Exercise directions> Where the word "piece" occurs in a line, return that line.

(Data records)
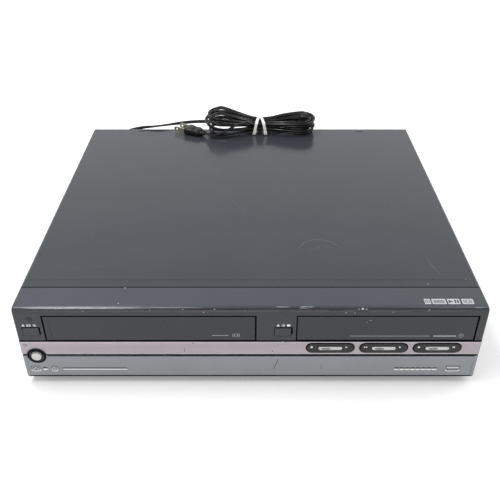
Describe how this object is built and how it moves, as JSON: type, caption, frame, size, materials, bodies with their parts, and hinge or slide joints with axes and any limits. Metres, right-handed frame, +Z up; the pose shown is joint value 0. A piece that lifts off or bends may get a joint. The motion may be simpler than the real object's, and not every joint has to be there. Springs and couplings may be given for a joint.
{
  "type": "disc and cassette combo player",
  "caption": "Wide low home player with a spring-flap cassette bay, a sliding disc tray, silver key strip, full-width front flap and a tied mains cord on top.",
  "frame": {"origin": "centre of the footprint of the body with its sockets and keys, at the underside of the feet; the mains cord is left out of it", "axes": "+X to the right as seen from the front, the front faces -Y, +Z up"},
  "size_m": [0.43, 0.4441, 0.1196],
  "materials": {
    "cover_paint": "fine textured grey-black paint",
    "fascia_plastic": "dark grey moulding, satin",
    "strip_silver": "silver paint, satin",
    "flap_grey": "grey metallic paint, satin",
    "door_black": "tinted dark, smooth",
    "key_black": "black, smooth",
    "button_silver": "silver paint, smooth",
    "zinc_steel": "zinc-coated sheet",
    "aluminium": "turned",
    "moulding_black": "black moulding",
    "moulding_grey": "grey moulding",
    "board_green": "lacquered board",
    "copper_winding": "laminated core with a taped winding",
    "foot_rubber": "black, dull",
    "cord_black": "black vinyl, semi-gloss",
    "tie_white": "white, dull",
    "blade_nickel": "nickel plate"
  },
  "bodies": {
    "housing": {"chassis_base": "zinc_steel", "rear_panel": "zinc_steel", "deck_chassis": "zinc_steel", "clamp_bridge": "zinc_steel", "tuner_box": "zinc_steel", "top_cover": "cover_paint", "front_fascia": "fascia_plastic", "trim_strip": "strip_silver", "power_ring": "key_black", "key_bracket": "moulding_black", "front_jack_block": "moulding_black", "traverse": "moulding_black", "rear_jack_block": "moulding_black", "rear_port_block": "moulding_black", "fan_frame": "moulding_black", "drive_chassis": "moulding_grey", "drum_lower": "aluminium", "heatsink": "aluminium", "front_board": "board_green", "main_board": "board_green", "power_board": "board_green", "transformer": "copper_winding", "foot_front_left": "foot_rubber", "foot_front_right": "foot_rubber", "foot_back_left": "foot_rubber", "foot_back_right": "foot_rubber", "cord_gland": "cord_black", "cord_lead": "cord_black", "cord_hank": "cord_black", "cord_tail": "cord_black", "plug_body": "cord_black", "cord_tie": "tie_white", "plug_blade_left": "blade_nickel", "plug_blade_right": "blade_nickel"},
    "flap": {"front_flap": "flap_grey"},
    "door": {"cassette_door": "door_black"},
    "power": {"power_button": "button_silver"},
    "cassette_eject": {"cassette_eject_key": "fascia_plastic"},
    "disc_eject": {"disc_eject_key": "fascia_plastic"},
    "rocker_left": {"rocker_key_left": "key_black"},
    "rocker_middle": {"rocker_key_middle": "key_black"},
    "rocker_right": {"rocker_key_right": "key_black"},
    "select_left": {"select_key_left": "button_silver"},
    "select_middle": {"select_key_middle": "button_silver"},
    "select_right": {"select_key_right": "button_silver"},
    "channel_down": {"channel_key_down": "key_black"},
    "channel_up": {"channel_key_up": "key_black"},
    "carriage": {"carriage_slider": "zinc_steel"},
    "basket": {"cassette_holder": "zinc_steel"},
    "tray": {"disc_tray": "moulding_black", "tray_lid": "door_black"},
    "pickup": {"optical_pickup": "aluminium"},
    "spindle": {"disc_spindle": "moulding_black"},
    "clamp": {"disc_clamp": "moulding_black"},
    "drum": {"drum_upper": "aluminium"},
    "supply": {"reel_supply": "moulding_grey"},
    "takeup": {"reel_takeup": "moulding_grey"},
    "capstan": {"capstan": "aluminium"},
    "fan": {"fan_rotor": "moulding_black"}
  },
  "joints": [
    {"name": "flap_hinge", "type": "hinge", "parent": "housing", "child": "flap", "pos_m": [0, -0.19125, 0.012], "axis": [1, 0, 0], "range_deg": [0, 90]},
    {"name": "door_hinge", "type": "hinge", "parent": "housing", "child": "door", "pos_m": [-0.0917, -0.19405, 0.0823], "axis": [1, 0, 0], "range_deg": [0, 88], "stiffness_Nm_per_rad": 0.002, "springref_deg": -11.46},
    {"name": "power_press", "type": "slide", "parent": "housing", "child": "power", "axis": [0, 1, 0], "range_m": [0, 0.001], "stiffness_N_per_m": 800, "springref_m": -0.0005},
    {"name": "cassette_eject_press", "type": "slide", "parent": "housing", "child": "cassette_eject", "axis": [0, 1, 0], "range_m": [0, 0.0008], "stiffness_N_per_m": 500, "springref_m": -0.0005},
    {"name": "disc_eject_press", "type": "slide", "parent": "housing", "child": "disc_eject", "axis": [0, 1, 0], "range_m": [0, 0.0008], "stiffness_N_per_m": 500, "springref_m": -0.0005},
    {"name": "rocker_tilt_left", "type": "hinge", "parent": "housing", "child": "rocker_left", "pos_m": [0.07435, -0.19125, 0.0465], "axis": [0, 0, 1], "range_deg": [-2.5, 2.5], "stiffness_Nm_per_rad": 0.6},
    {"name": "select_press_left", "type": "slide", "parent": "housing", "child": "select_left", "axis": [0, 1, 0], "range_m": [0, 0.0008], "stiffness_N_per_m": 500, "springref_m": -0.0005},
    {"name": "rocker_tilt_middle", "type": "hinge", "parent": "housing", "child": "rocker_middle", "pos_m": [0.12415, -0.19125, 0.0465], "axis": [0, 0, 1], "range_deg": [-2.5, 2.5], "stiffness_Nm_per_rad": 0.6},
    {"name": "select_press_middle", "type": "slide", "parent": "housing", "child": "select_middle", "axis": [0, 1, 0], "range_m": [0, 0.0008], "stiffness_N_per_m": 500, "springref_m": -0.0005},
    {"name": "rocker_tilt_right", "type": "hinge", "parent": "housing", "child": "rocker_right", "pos_m": [0.17395, -0.19125, 0.0465], "axis": [0, 0, 1], "range_deg": [-2.5, 2.5], "stiffness_Nm_per_rad": 0.6},
    {"name": "select_press_right", "type": "slide", "parent": "housing", "child": "select_right", "axis": [0, 1, 0], "range_m": [0, 0.0008], "stiffness_N_per_m": 500, "springref_m": -0.0005},
    {"name": "channel_down_press", "type": "slide", "parent": "housing", "child": "channel_down", "axis": [0, 1, 0], "range_m": [0, 0.0008], "stiffness_N_per_m": 500, "springref_m": -0.0005},
    {"name": "channel_up_press", "type": "slide", "parent": "housing", "child": "channel_up", "axis": [0, 1, 0], "range_m": [0, 0.0008], "stiffness_N_per_m": 500, "springref_m": -0.0005},
    {"name": "carriage_slide", "type": "slide", "parent": "housing", "child": "carriage", "axis": [0, 1, 0], "range_m": [0, 0.07]},
    {"name": "basket_drop", "type": "slide", "parent": "carriage", "child": "basket", "axis": [0, 0, -1], "range_m": [0, 0.02]},
    {"name": "tray_slide", "type": "slide", "parent": "housing", "child": "tray", "axis": [0, -1, 0], "range_m": [0, 0.138]},
    {"name": "pickup_slide", "type": "slide", "parent": "housing", "child": "pickup", "axis": [0, 1, 0], "range_m": [0, 0.034]},
    {"name": "spindle_spin", "type": "hinge", "parent": "housing", "child": "spindle", "pos_m": [0.12415, -0.12395, 0.0628], "axis": [0, 0, 1], "continuous": true},
    {"name": "clamp_spin", "type": "hinge", "parent": "housing", "child": "clamp", "pos_m": [0.12415, -0.12395, 0.0746], "axis": [0, 0, 1], "continuous": true},
    {"name": "drum_spin", "type": "hinge", "parent": "housing", "child": "drum", "pos_m": [-0.0917, 0.05092, 0.05024], "axis": [0, -0.0872, 0.9962], "continuous": true},
    {"name": "supply_spin", "type": "hinge", "parent": "housing", "child": "supply", "pos_m": [-0.13795, -0.03975, 0.0282], "axis": [0, 0, 1], "continuous": true},
    {"name": "takeup_spin", "type": "hinge", "parent": "housing", "child": "takeup", "pos_m": [-0.04545, -0.03975, 0.0282], "axis": [0, 0, 1], "continuous": true},
    {"name": "capstan_spin", "type": "hinge", "parent": "housing", "child": "capstan", "pos_m": [-0.0297, 0.04025, 0.027], "axis": [0, 0, 1], "continuous": true},
    {"name": "fan_spin", "type": "hinge", "parent": "housing", "child": "fan", "pos_m": [0.1727, 0.17975, 0.052], "axis": [0, 1, 0], "continuous": true}
  ]
}
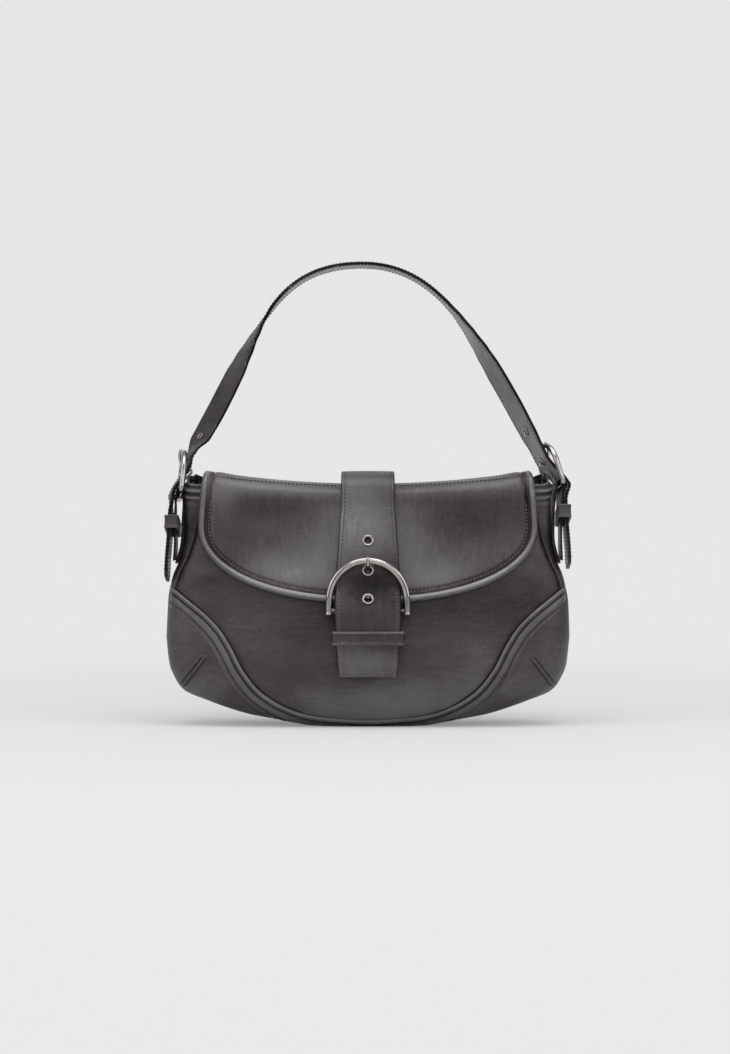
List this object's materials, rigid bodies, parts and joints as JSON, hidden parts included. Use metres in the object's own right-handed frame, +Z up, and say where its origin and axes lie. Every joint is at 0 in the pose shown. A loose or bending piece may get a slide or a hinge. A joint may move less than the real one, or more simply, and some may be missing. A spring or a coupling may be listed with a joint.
{
  "type": "baguette shoulder bag",
  "caption": "Small structured shoulder bag with a rounded flap, a buckled centre strap, patched lower corners and an adjustable shoulder strap on side buckles.",
  "frame": {"origin": "centre of the flat foot that the bag rests on", "axes": "+Z up, -Y the front with the buckled flap, +X to the right seen from the front"},
  "size_m": [0.279, 0.1084, 0.3222],
  "materials": {
    "body_leather": "burnished charcoal leather with a fine grain, satin",
    "strap_leather": "darker charcoal leather with painted edges and stitched borders",
    "lining_cloth": "plain woven black lining",
    "gunmetal": "polished gunmetal plating"
  },
  "bodies": {
    "bag": {"front_panel": "body_leather", "back_panel": "body_leather", "base_band": "body_leather", "gusset_left": "body_leather", "gusset_right": "body_leather", "lining": "lining_cloth", "flap_anchor": "body_leather", "strap_anchor": "strap_leather", "snap_socket": "gunmetal", "side_tab_left": "strap_leather", "side_tab_right": "strap_leather"},
    "flap": {"flap_panel": "body_leather", "flap_lining": "lining_cloth", "flap_piping": "body_leather", "centre_strap": "strap_leather", "centre_eyelets": "gunmetal", "buckle_frame": "gunmetal", "buckle_chape": "strap_leather", "snap_stud": "gunmetal"},
    "buckle_prong": {"buckle_prong": "gunmetal"},
    "strap_keeper": {"strap_keeper": "strap_leather"},
    "handle": {"shoulder_strap": "strap_leather", "strap_eyelets": "gunmetal", "side_frame_left": "gunmetal", "side_frame_right": "gunmetal"},
    "side_prong_left": {"side_prong_left": "gunmetal"},
    "side_prong_right": {"side_prong_right": "gunmetal"},
    "side_keeper_left": {"side_keeper_left": "strap_leather"},
    "side_keeper_right": {"side_keeper_right": "strap_leather"}
  },
  "joints": [
    {"name": "flap_hinge", "type": "hinge", "parent": "bag", "child": "flap", "pos_m": [0, 0.011, 0.1747], "axis": [-1, 0, 0], "range_deg": [0, 70]},
    {"name": "buckle_prong_play", "type": "hinge", "parent": "flap", "child": "buckle_prong", "pos_m": [0, -0.04211, 0.0795], "axis": [1, 0, 0], "range_deg": [0, 0.4]},
    {"name": "strap_keeper_slide", "type": "slide", "parent": "flap", "child": "strap_keeper", "axis": [0, -0.1752, 0.9845], "range_m": [-0.003, 0.002]},
    {"name": "handle_swing", "type": "hinge", "parent": "bag", "child": "handle", "pos_m": [0, 0, 0.13], "axis": [1, 0, 0], "range_deg": [-76, 104], "deforming": ["side_tab_left", "side_tab_right"]},
    {"name": "side_prong_left_play", "type": "hinge", "parent": "handle", "child": "side_prong_left", "pos_m": [-0.1298, 0.0069, 0.15765], "axis": [0.1392, -0.9609, 0.2396], "range_deg": [0, 0.8]},
    {"name": "side_prong_right_play", "type": "hinge", "parent": "handle", "child": "side_prong_right", "pos_m": [0.13, 0.00822, 0.16299], "axis": [-0.2756, 0.9327, -0.2326], "range_deg": [0, 0.8]},
    {"name": "side_keeper_left_slide", "type": "slide", "parent": "handle", "child": "side_keeper_left", "axis": [0, 0.2419, 0.9703], "range_m": [-0.004, 0.0015]},
    {"name": "side_keeper_right_slide", "type": "slide", "parent": "handle", "child": "side_keeper_right", "axis": [0, 0.2419, 0.9703], "range_m": [-0.004, 0.0015]}
  ]
}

Correct output>
Describe how this object is built and how it moves, as JSON: type, caption, frame, size, materials, bodies with their parts, and hinge or slide joints with axes and any limits. Metres, right-handed frame, +Z up; the pose shown is joint value 0. A piece that lifts off or bends may get a joint. The motion may be simpler than the real object's, and not every joint has to be there. Springs and couplings may be given for a joint.
List this object's materials, rigid bodies, parts and joints as JSON, hidden parts included. Use metres in the object's own right-handed frame, +Z up, and say where its origin and axes lie. Every joint is at 0 in the pose shown. A loose or bending piece may get a slide or a hinge. A joint may move less than the real one, or more simply, and some may be missing. A spring or a coupling may be listed with a joint.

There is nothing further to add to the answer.